As No-Maddz it is pretty clear that you have travelled because Oneill you are in the USA and Sheldon you are in Jamaica right now.
But it’s also clear that you went to different countries to learn your craft.
Sheldon Shepherd: Yes we have. And we did a tour with Usain Bolt in 2011 that found us doing our own tour in Germany. The campaign was called Faster is Funner and they were advertising the new fast shoe using Usain Bolt and No-Maddz and they wanted to push it all over Europe. We were invited just to show our faces and take pictures with the people so we opted to go. We did the victory lap at the Diamond League in France with Usain when he won. O'Neil was hurdling with his guitar in hand!
It was mainly fun for us.
O’Neil Peart: We were all track fans so it was nothing to us. We are always talking about running and we are all athletic. We really are the fastest band, so tell any band out there!

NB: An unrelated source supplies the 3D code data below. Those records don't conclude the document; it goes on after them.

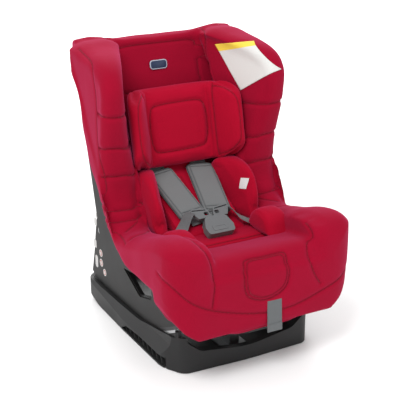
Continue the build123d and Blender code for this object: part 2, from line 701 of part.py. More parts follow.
def size_tag():
    return block(75.0, 75.7, 20, 36, 292, 318)


# ---- write the parts ---------------------------------------------------------------------
def main():
    os.makedirs("parts", exist_ok=True)
    save("base_shell", base_shell())
    save("foot_pads", foot_pads())
    save("rail_screws", rail_screws())
    save("detent_rack", detent_rack())
    for node, (right, left) in {"side_grille": both_sides(side_grille()), "rail": both_sides(rail()),
                                "runner": both_sides(runner())}.items():
        save(f"{node}_right", right)
        save(f"{node}_left", left)
    save("seat_shell", seat_shell())
    save("rear_cover", rear_cover())
    save("lever_bracket", lever_bracket())
    save("shell_screws", rear_screws() + bracket_screws())
    save("lever_pin", lever_pin())
    save("recline_lever", recline_lever())
    save("lever_grip", lever_grip())
    save("lever_spring", lever_spring())
    for name, sign in (("left", -1), ("right", 1)):
        save(f"shoulder_strap_{name}", shoulder_strap(sign))
        save(f"shoulder_pad_{name}", shoulder_pad(sign))
        save(f"tongue_{name}", tongue(sign))
        save(f"clamp_base_{name}", clamp_base(sign))
        save(f"clamp_lever_{name}", clamp_lever(sign))
    save("clamp_pins", clamp_pins())
    save("lap_straps", lap_strap(-1) + lap_strap(1))
    save("buckle_housing", buckle_housing())
    save("buckle_button", buckle_button())
    save("button_spring", button_spring())
    save("crotch_strap", crotch_strap())
    save("anchor_bars", anchor_bars())
    save("yoke_plate", yoke_plate())
    save("adjuster_webbing", adjuster_webbing())
    save("adjuster_housing", adjuster_housing())
    save("adjuster_pin", adjuster_pin())
    save("adjuster_button", adjuster_button())
    save("adjuster_spring", adjuster_spring())
    save("adjuster_strap", adjuster_strap())
    walls = keep_out()
    for node, part in {"wing": wing() - walls, "lobe": lobe() - walls, "insert_bolster": insert_bolster(),
                       "hip_pad": hip_pad()}.items():
        right, left = both_sides(part)
        save(f"{node}_right", right)
        save(f"{node}_left", left)
    save("back_cover", back_cover())
    save("seat_cushion", seat_cushion() - walls)
    save("head_pillow", head_pillow())
    save("insert_back", insert_back())
    save("insert_seat", insert_seat())
    save("crotch_pad", crotch_pad())
    save("flap_patch", flap_patch())
    save("badge", badge())
    save("wing_label", wing_label())
    save("size_tag", size_tag())


main()
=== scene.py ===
import json
import math

import bmesh
import bpy
import numpy as np
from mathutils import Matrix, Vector, kdtree, noise
from mathutils.bvhtree import BVHTree


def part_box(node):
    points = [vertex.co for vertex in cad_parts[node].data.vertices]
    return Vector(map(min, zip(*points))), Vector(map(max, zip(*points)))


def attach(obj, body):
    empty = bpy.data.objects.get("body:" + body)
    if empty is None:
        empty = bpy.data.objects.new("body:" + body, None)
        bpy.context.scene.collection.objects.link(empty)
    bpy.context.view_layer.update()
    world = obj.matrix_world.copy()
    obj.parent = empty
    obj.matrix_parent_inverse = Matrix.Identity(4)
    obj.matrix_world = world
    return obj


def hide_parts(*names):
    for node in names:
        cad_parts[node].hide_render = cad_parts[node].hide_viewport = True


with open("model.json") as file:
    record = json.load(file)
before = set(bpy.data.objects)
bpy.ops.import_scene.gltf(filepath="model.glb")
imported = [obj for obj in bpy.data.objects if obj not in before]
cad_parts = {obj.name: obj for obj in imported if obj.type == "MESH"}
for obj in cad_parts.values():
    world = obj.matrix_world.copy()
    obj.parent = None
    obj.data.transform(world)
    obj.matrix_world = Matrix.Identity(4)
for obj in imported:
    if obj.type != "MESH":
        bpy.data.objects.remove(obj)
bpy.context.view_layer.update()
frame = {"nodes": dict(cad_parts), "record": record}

MM = 0.001
BACK_SLOPE = 0.2785                  # backrest lean, Y per Z


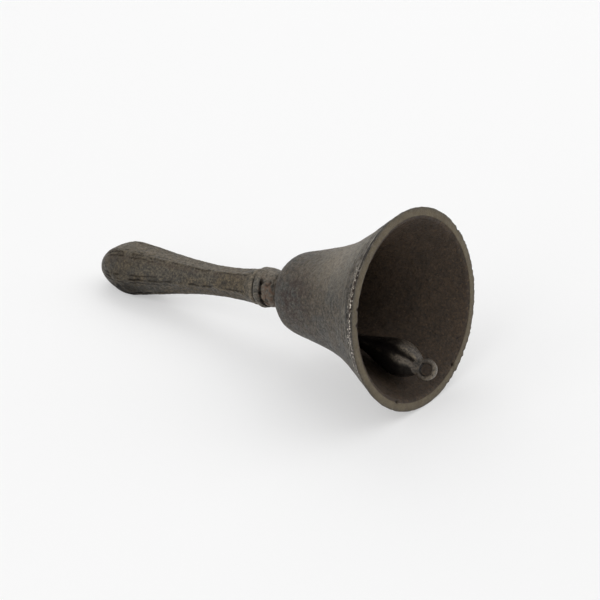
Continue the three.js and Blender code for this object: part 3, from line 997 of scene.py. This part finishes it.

How did you settle in Germany?
Sheldon Shepherd: We did Trod Live and got some money from the Puma deal so we purchased tickets for all our musicians and rented a flat in Essen in Germany. We based there and it was like a hub. We rehearsed every day, cooked food and made phone calls to various festivals to see if they would book us. It was such short notice because it was already in summer and festivals were right upon us and they didn’t know us.
So we hosted a few events for ourselves and we gathered a few press around it and when they saw us they said “Hey, these guys are great” so they started to help spread the word. So when we made the phone calls it was a bit easier because they had already heard of us. We have to bless up the band Still Cool – Joseph Grant the leader singer was our chaperone in Germany. Our manager at the time Yakub was the son of Still Cool. We learned a lot because when you have to travel you have to learn. We learned a little German.
O’Neil Peart: And we met Ellen and Pete [from Riddim Magazine]. They kind of took us in.
Sheldon Shepherd: I have to always be grateful for the works of Ellen and Pete. They were lobbying for us.
O’Neil Peart: And they still are.
Sheldon Shepherd: They put us on the cover [of Riddim] when no one knew us. I have to always give them kudos for that.